Afghanistan faces critical civil problems as well. Flight to the cities, rising poverty, massive unemployment, corruption at every level, divisions between power brokers and de facto warlords, a brain drain to other countries, and growing dependence on a narco-economy all offset the areas where Afghanistan is making civil progress. As the CIA notes,
"Much of the population continues to suffer from shortages of housing, clean water, electricity, medical care, and jobs. Corruption, insecurity, weak governance, lack of infrastructure, and the Afghan Government's difficulty in extending rule of law to all parts of the country pose challenges to future economic growth. Afghanistan's living standards are among the lowest in the world. Since 2014, the economy has slowed, in large part because of the withdrawal of nearly 100,000 foreign troops that had artificially inflated the country’s economic growth.
The United States is also negotiating with the Taliban at a time when the Taliban is refusing to deal with the Afghan government and is confident of victory – and not without cause. The Taliban seems to be slowly winning its battle of attrition with Afghan forces despite the fact that the U.S. has increased some aspects of its train and assist effort and will probably drop nearly 50% more air weapons in 2018 than it did in 2017 (6,584 strike sorties through October 31, 2018 vs. 4,603 in all of 2017 or 43% increase; 5,982 weapons dropped through October 31, 2018 vs. 4,361 in all of 2017 or 37% increase).
More and more Department of Defense reporting seems to either ignore the war or spin its content to avoid honestly reporting on the course of the war and the problems Afghan forces are encountering and doing so in ways similar to the "follies" in Vietnam.
There seem to be serious differences in the Department of Defense view of the war and that of the CIA. Independent official analyses like those of the Special Inspector General for Afghan Reconstruction (SIGAR) and the Lead Inspector General raise serious questions about the course of the fighting, the steady growth of Taliban control and influence in new areas, and progress of Afghan forces if the United States does not provide sustained support.
Key outside analyses like those of the Long War Journal – and most media reporting – also raise similar or much greater doubts about what will happen if the U.S. should now agree to the wrong kind of peace, fail to provide years of economic aid and support to Afghan forces, and rush out as it did in Vietnam.
There is a desperate need to seek peace in Afghanistan, but it must be a real peace, and one that leaves a real government in charge – not the Taliban.
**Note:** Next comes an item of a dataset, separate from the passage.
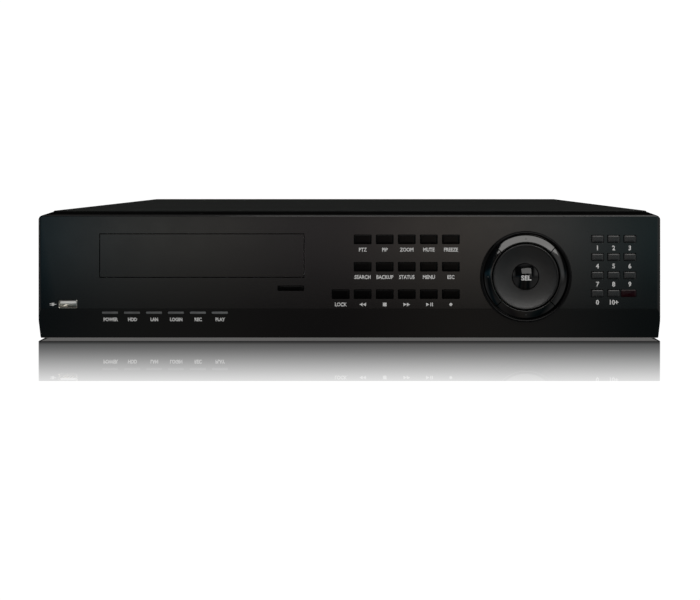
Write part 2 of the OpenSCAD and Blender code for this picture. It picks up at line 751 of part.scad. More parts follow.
module fan_impeller() {
    y0 = rear_y - sheet - fan_t;
    blades = 7;
    color([0.05, 0.05, 0.05])
    translate([fan_x, y0, fan_z]) {
        translate([0, 4, 0]) rod_y(13, 19, 64);
        for (i = [0:blades - 1])
            rotate([0, i * 360 / blades, 0]) translate([12.4, 13, 0]) rotate([42, 0, 0])
                translate([0, -10, -0.7]) cube([15, 20, 1.4]);
    }
}

// Combined mains inlet: flange, body, hollow for the connector with three pins, and the rocker's aperture
module mains_inlet() {
    socket_z = inlet_z - 9.5;
    color([0.03, 0.03, 0.03])
    difference() {
        union() {
            translate([inlet_x, rear_y, inlet_z]) block_y(31, 64, 2, 2);
            translate([inlet_x, rear_y - 21, inlet_z]) block_y(26.8, 46.8, 21, 1);
        }
        translate([inlet_x, rear_y - 15, socket_z]) prism_y([
            [-12.2, -8.4], [12.2, -8.4], [12.2, 3.4], [7.6, 8.4], [-7.6, 8.4], [-12.2, 3.4]
        ], 20);
        translate([inlet_x, rear_y - 14, rocker_z]) block_y(20, 12.6, 20, 0.5);
        translate([inlet_x, rear_y - 3, rocker_z - 7.4]) cylinder(r = pivot_r + 0.15, h = 14.8, $fn = 48);
        for (s = inlet_screws) screw_hole([s[0], rear_y, s[1]], 0, 1.7);
    }
    color([0.75, 0.62, 0.35])
    for (pin = [[-7, -1.5], [7, -1.5], [0, 2.5]])
        translate([inlet_x + pin[0], rear_y - 15, socket_z + pin[1]]) block_y(2, 4, 12, 0.3);
}

// Rocker with its two pressing faces and the pivot pins that turn in the aperture's walls
module power_rocker() {
    color([0.02, 0.02, 0.02])
    translate([inlet_x, rear_y - 3, rocker_z]) rotate([0, 0, rocker_tilt])
        union() {
            translate([0, 0, -5.8]) linear_extrude(11.6)
                polygon([[-9, 5.6], [-9.5, 1], [-8, -5], [8, -5], [9.5, 1], [9, 5.6], [0, 3.6]]);
            translate([0, 0, -7.1]) cylinder(r = pivot_r, h = 14.2, $fn = 48);
        }
}

// ---- Drawing ----

front_panel();
chassis();
top_cover();
feet();
screws();
for (k = function_keys) function_key(k);
for (k = number_keys) number_key(k);
for (k = nav_keys) nav_key(k);
dial_rim();
jog_wheel();
select_button();
eject_button();
light_guide();
ir_window();
usb_port();
key_board();
disc_tray();
tray_face();
disc_drive();
drive_bracket();
hard_disks();
power_supply();
mains_inlet();
power_rocker();
main_board();
heat_sink();
video_sockets();
rear_ports();
audio_jacks();
terminal_block();
fan_housing();
fan_impeller();
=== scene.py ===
"""Surfaces, finishes, lights and camera for a two-unit video recorder.

The file is laid out as an add-on and run as a script. Sizes here are in millimetres unless a
property says otherwise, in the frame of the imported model: X to the right as seen from the front,
-Y out of the front, Z up.
"""

import math

import bmesh
import bpy
import numpy as np
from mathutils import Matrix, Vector


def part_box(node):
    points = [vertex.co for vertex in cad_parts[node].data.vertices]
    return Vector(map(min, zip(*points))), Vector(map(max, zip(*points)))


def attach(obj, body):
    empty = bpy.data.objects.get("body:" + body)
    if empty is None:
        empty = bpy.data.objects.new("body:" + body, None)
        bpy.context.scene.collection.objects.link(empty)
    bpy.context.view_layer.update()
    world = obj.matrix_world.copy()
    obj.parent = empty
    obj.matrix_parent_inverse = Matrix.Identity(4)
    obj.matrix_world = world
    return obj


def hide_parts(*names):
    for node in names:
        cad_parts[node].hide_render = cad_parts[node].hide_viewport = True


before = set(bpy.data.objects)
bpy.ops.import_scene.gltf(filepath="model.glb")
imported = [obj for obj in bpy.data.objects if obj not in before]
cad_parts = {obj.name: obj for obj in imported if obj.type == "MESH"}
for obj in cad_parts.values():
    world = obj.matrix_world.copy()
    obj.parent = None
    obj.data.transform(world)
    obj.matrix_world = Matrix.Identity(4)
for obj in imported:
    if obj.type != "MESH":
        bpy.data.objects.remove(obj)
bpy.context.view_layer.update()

bl_info = {
    "name": "Two-Unit Video Recorder",
    "version": (1, 0, 0),
    "blender": (4, 5, 0),
    "location": "View3D > Sidebar > Recorder",
    "description": "Builds the visible pieces of a video recorder around its packed model",
    "category": "Object",
}

MM = 0.001


def box_mm(node):
    """Lowest and highest corner of a node, in millimetres."""
    low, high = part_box(node)
    return np.array(low) / MM, np.array(high) / MM


def middle_mm(node):
    """Middle of a node's box, in millimetres."""
    low, high = box_mm(node)
    return (low + high) / 2


FACE_Y = float(box_mm("front_panel")[0][1])           # flat of the front face
REAR_Y = float(box_mm("chassis")[1][1])               # outside of the rear wall
FUNCTION_KEYS = [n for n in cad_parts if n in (
    "key_ptz", "key_pip", "key_zoom", "key_mute", "key_freeze", "key_search", "key_backup", "key_status",
    "key_menu", "key_esc", "key_lock", "key_rewind", "key_stop", "key_forward", "key_play", "key_record")]
NUMBER_KEYS = ["key_1", "key_2", "key_3", "key_4", "key_5", "key_6", "key_7", "key_8", "key_9", "key_0", "key_10plus"]
ARROW_KEYS = [("nav_right", 0), ("nav_up", 90), ("nav_left", 180), ("nav_down", 270)]   # turned by degrees
SELECT_RADIUS, SELECT_RISE, SELECT_PROUD = 9.0, 3.0, 1.7   # the select button's dome, and how proud its middle is
SELECT_BALL = (SELECT_RADIUS ** 2 + SELECT_RISE ** 2) / (2 * SELECT_RISE)
ARROW_FACE = -1.2                                          # inner edge of the arrow keys' faces
VIDEO_COLUMNS, VIDEO_ROWS = [-192 + 20 * i for i in range(8)] + [-30, -10], (46.0, 66.0)
AUDIO_COLUMNS, AUDIO_ROWS = (8.0, 24.0), (16.4, 31.4)
MONITOR_X, DIGITAL_X, NETWORK_X, PORT_FOOT = -182.0, -150.0, -124.0, 10.6
TERMINAL_PITCH, TERMINALS = 3.8, 16


# ---- Shapes ----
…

Vietnam also is scarcely the only case in point illustrating how a fragile or false peace can produce the wrong results. The outcome of peace negotiations in Nepal and Cambodia are further examples as to just how easily peace negotiations can become an extension of war by other means.
The U.S cannot support Afghanistan indefinitely. It has no responsibility to continue to do so if the Afghans again fail to elect an effective government, if they fail to develop their forces over a reasonable period, or do not reduce corruption and if they make the necessary reforms. Declaring peace and abandoning Afghanistan, however, is no substitute for only agreeing to the right kind of peace and for continuing to provide kind of military and economic aid that Afghanistan needs to have a meaningful chance. So far, there is far too little evidence that this is the strategy that the Trump Administration is pursuing.